Together with Jamgon Kongtrul, they compiled the monumental Five Great Treasuries of Tibetan scriptures, gathering complete teachings across all 8 Tibetan Buddhist schools and breaking historic sect divides. The compound splits into three core palace shrines: Gonna Palace, Ari Palace and iconic Khyentse Palace, the spiritual heart of the Rimé legacy.
Historically housing 300–500 resident monks, today roughly 400 monks reside alongside its large valley-floor shedra (Buddhist college) with nearly 800 student practitioners.

Key Highlights

Ridge-Top Layered Architecture
Crimson-walled temple halls stack tiered up a sharp mountain spur, clustered monk dwellings cascade down green alpine slopes toward the fertile Menshö valley floor; classic remote Kham hilltop gompa silhouette for landscape photography.

Dzongsar Shedra (Khamche Shedrup Dargye Ling)
Founded 1918 below the main monastery, one of Kham’s most respected non-sectarian Buddhist institutes open to all lineage students across Tibet, Nepal and Bhutan.

Rare Sacred Collections
Preserved antique thangka, hand-copied Kangyur manuscripts, ritual implements and relics linked to the Khyentse masters and early Rimé pioneers; local Menshö valley is also a traditional centre for Kham thangka painting and metal handicrafts.

    Travel Guide

    Access: Detour off G317 North Sichuan-Tibet Route; 75km southeast of Dege County seat, private car only

    Best visit: June–October (lush green valleys, mild plateau weather)

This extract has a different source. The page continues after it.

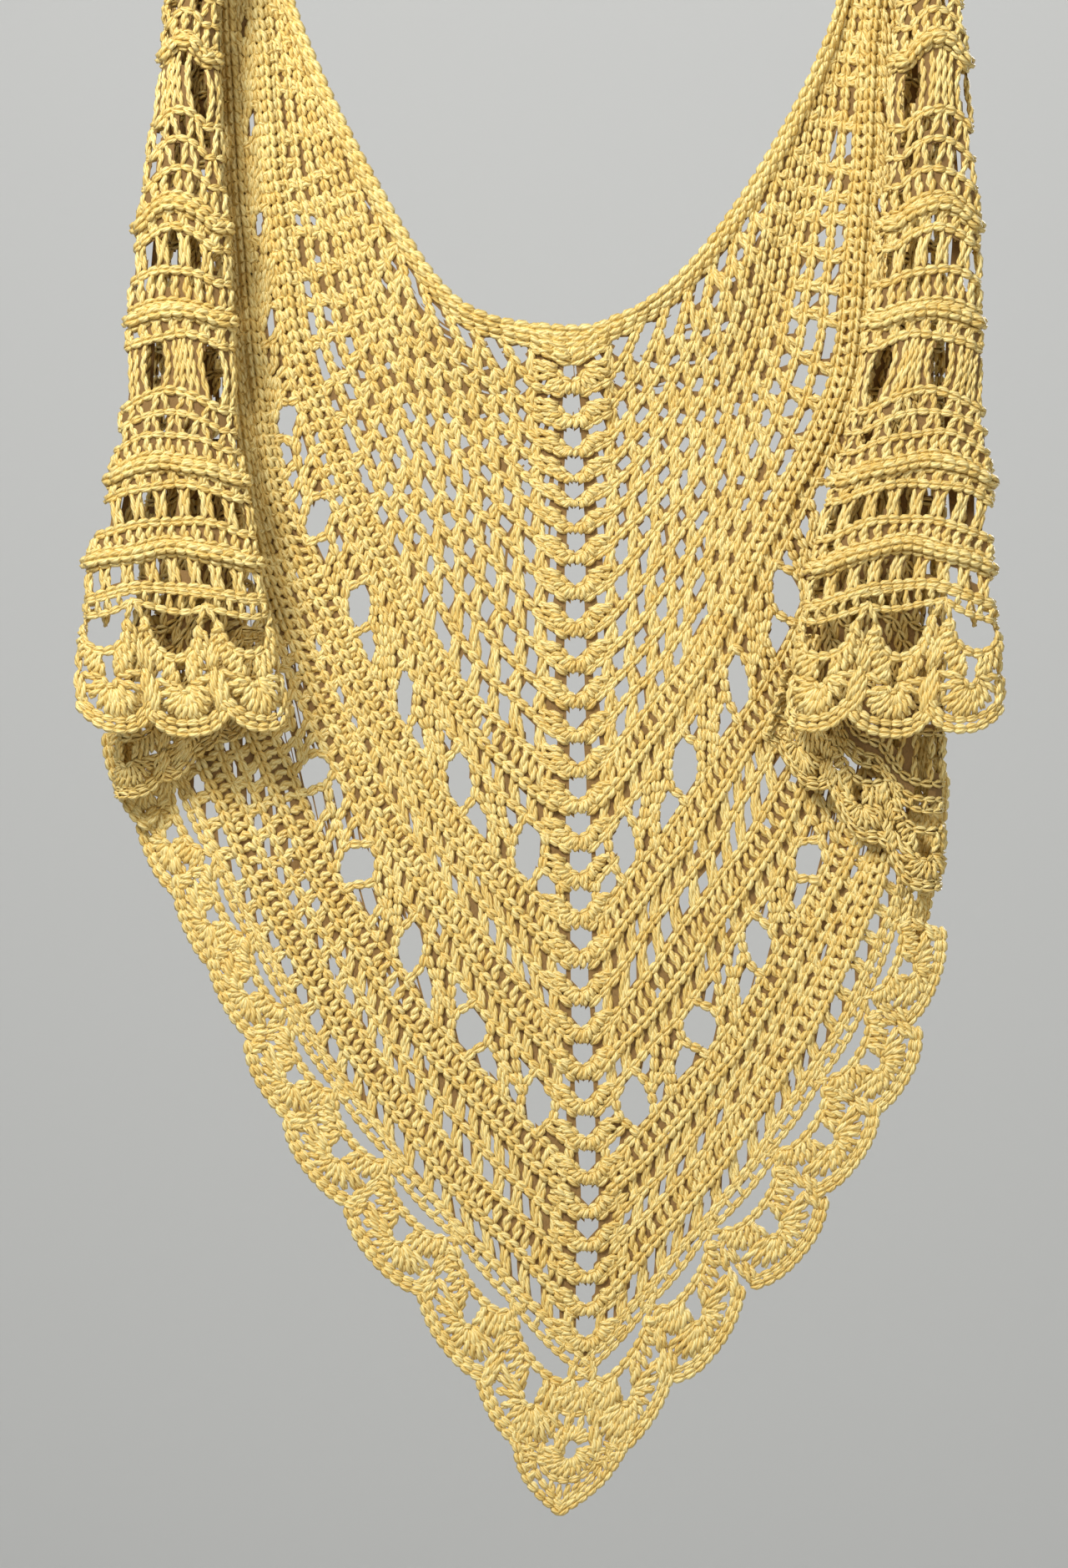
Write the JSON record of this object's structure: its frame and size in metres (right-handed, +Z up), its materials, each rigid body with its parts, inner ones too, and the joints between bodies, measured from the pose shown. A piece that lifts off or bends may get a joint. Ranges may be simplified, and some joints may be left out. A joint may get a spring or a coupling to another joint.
{
  "type": "crocheted triangular shawl",
  "caption": "Golden-yellow crocheted triangular lace shawl with a scalloped fan edging, draped as if hung from two points with each wing folded forward",
  "frame": {"origin": "on the line between the two places that hold the shawl, at the height where the cloth bears on what holds it", "axes": "+X to the right as seen from the front, +Y towards the wall behind, +Z up"},
  "size_m": [0.4023, 0.0401, 0.7473],
  "materials": {
    "yarn": "satin"
  },
  "bodies": {
    "root": {"spine": "yarn", "panel_left": "yarn", "panel_right": "yarn", "edging_left": "yarn", "edging_right": "yarn", "fold_left": "yarn", "fold_right": "yarn", "flap_left": "yarn", "flap_right": "yarn", "flap_edging_left": "yarn", "flap_edging_right": "yarn", "wing_left": "yarn", "wing_right": "yarn", "saddle_left": "yarn", "saddle_right": "yarn"}
  },
  "joints": []
}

    Etiquette: Clockwise-only kora around monastery hill; no entry to restricted private shrine chapels without monk permission

    Perched atop a rugged green ridge in remote Menshö Valley of Dege, Dzongsar Monastery is Sakya Kham’s most spiritually influential gompa and the cradle of Tibet’s groundbreaking Rimé non-sectarian movement. Evolving from a 746 AD Bön single-pillar shrine into Pakpa’s 13th-century Sakya foundation, it rose to fame as home of the revered Khyentse Rinpoches, who unified fragmented Tibetan Buddhist lineages. Its tiered red-walled hilltop temples overlook a thriving valley shedra, making it a quiet beacon of cross-sect Tibetan faith.